A man has been hanged in Iran after being accused of working as a spy for Israel.
Majid Jamali Fashi was executed after being found guilty of killing a nuclear scientist in 2010. He was convicted in August after a trial at a revolutionary court in Tehran.
Iranian state media said that Jamali Fashi was paid $120,000 to assassinate Professor Ali-Mohammadi, a lecturer at Tehran University, who died after a motorbike laden with explosives was detonated by remote control outside his home.
Fashi, whose official crime was reportedly "corruption on Earth", appeared in Iranian television in January to issue a confession for the killing.

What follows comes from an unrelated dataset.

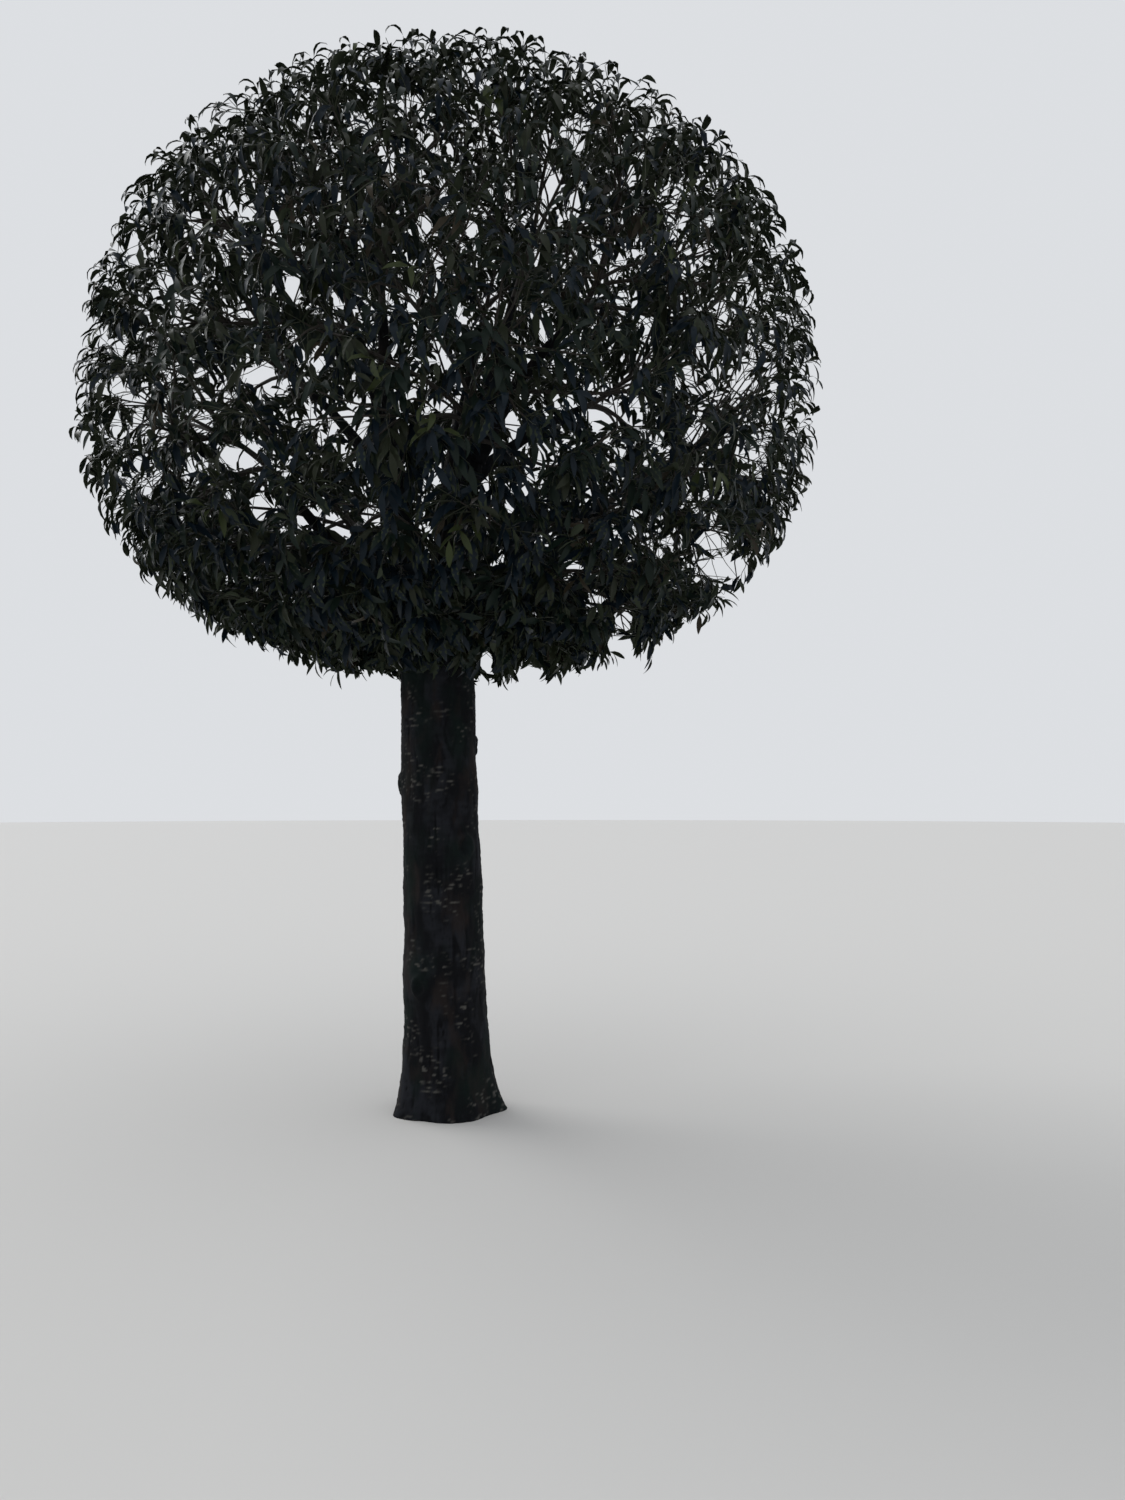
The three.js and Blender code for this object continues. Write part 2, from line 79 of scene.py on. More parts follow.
# The orders of branching past the stems. Each has count targets spread evenly, between the shares inner and
# outer of the way to the outline, and far is how far back its branches like to fork off.
ORDERS = {
    "branch": Values(count=118, inner=0.77, outer=0.84, far=0.36, base=0.0095, tip=0.0045, steps=8, bow=0.10),
    "twig": Values(count=700, inner=0.80, outer=0.94, far=0.2, base=0.0042, tip=0.0022, steps=6, bow=0.12),
    "shoot": Values(count=6000, inner=0.6, outer=0.99, far=0.13, base=0.0020, tip=0.0011, steps=4, bow=0.14),
}

# How boughs thin, bend and fork: the power of the taper, the length of the swelling at the root, where along
# its way a bough bends, and where the shoulder boughs leave their limbs. nudge keeps level and upright apart.
BOUGH = Values(taper=0.8, collar=0.07, bend=0.45, first_fork=0.34, fork_step=0.07, fork_places=3, nudge=0.001)
# How a stem runs to its heart: where it starts on its bough, where it bends, and what is left of it there.
STEM = Values(start=0.985, bend=0.4, thinned=0.6, steps=9)
# How a branch runs: it leaves half along its parent, bows, and turns outwards and up before its target.
BRANCH = Values(along=0.55, first=0.38, lift=0.5, outward=0.7, rise=0.3, last=0.3, straight=0.6, thinner=0.85)
# How the targets of branches are strewn: the power that draws them to the outline, and how far they stray.
STREWN = Values(power=2.7, stray=1.6)

# The soft lobes of the root flare, the long flutes, and the rounded head that closes the trunk.
FLARE = Values(lobes=5, depth=0.3, turn=0.6)
FLUTES = Values(count=3, depth=0.012, twist=0.5)
OVAL = 0.018
HEAD = Values(shoulder=0.07, drop=0.03, dome_steps=14, dome_rise=0.022)
# Where low boughs were once cut from the trunk: the height and turn of each healed knot, and its radius.
KNOTS = ((0.47, 4.1, 0.030), (0.78, 1.2, 0.024), (0.98, 5.3, 0.036), (1.21, 2.9, 0.028), (1.36, 0.3, 0.026))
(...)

He also detailed the Mossad operation and the intelligence he was said to have gathered.
However opposition groups in Iran have said Mohammdi was killed by the government for his anti-establishment views, and that Fashi's confession was made under duress.
Mohammadi is one of several Iranian nuclear experts who have been killed in suspected assassinations in recent years, as tensions over the country's nuclear programme have continued to rise.
Iran claims it is attempting to enrich uranium for peaceful purposes, but the US and Israel are adamant the country is attempting to build a nuclear bomb.
Meanwhile it was reported that four gay Iranian men are facing execution after being found guilty of sodomy, which is a crime under iran's Sharia law.
"I am horrified and saddened to have heard the news about these four men," London-based Iranian human rights lawyer Mehri Jafari was quoted by Pink News and LGBTQ Nation as saying.
"Not only with regards to the execution which is about to take place, but the fact that is beyond our control."
A spokesperson for Iran Human Rights said: "We have many reports indicating that prisoners are subjected to torture and forced confessions". He added: "Often the prisoners are sentenced based on the confessions they have made under torture".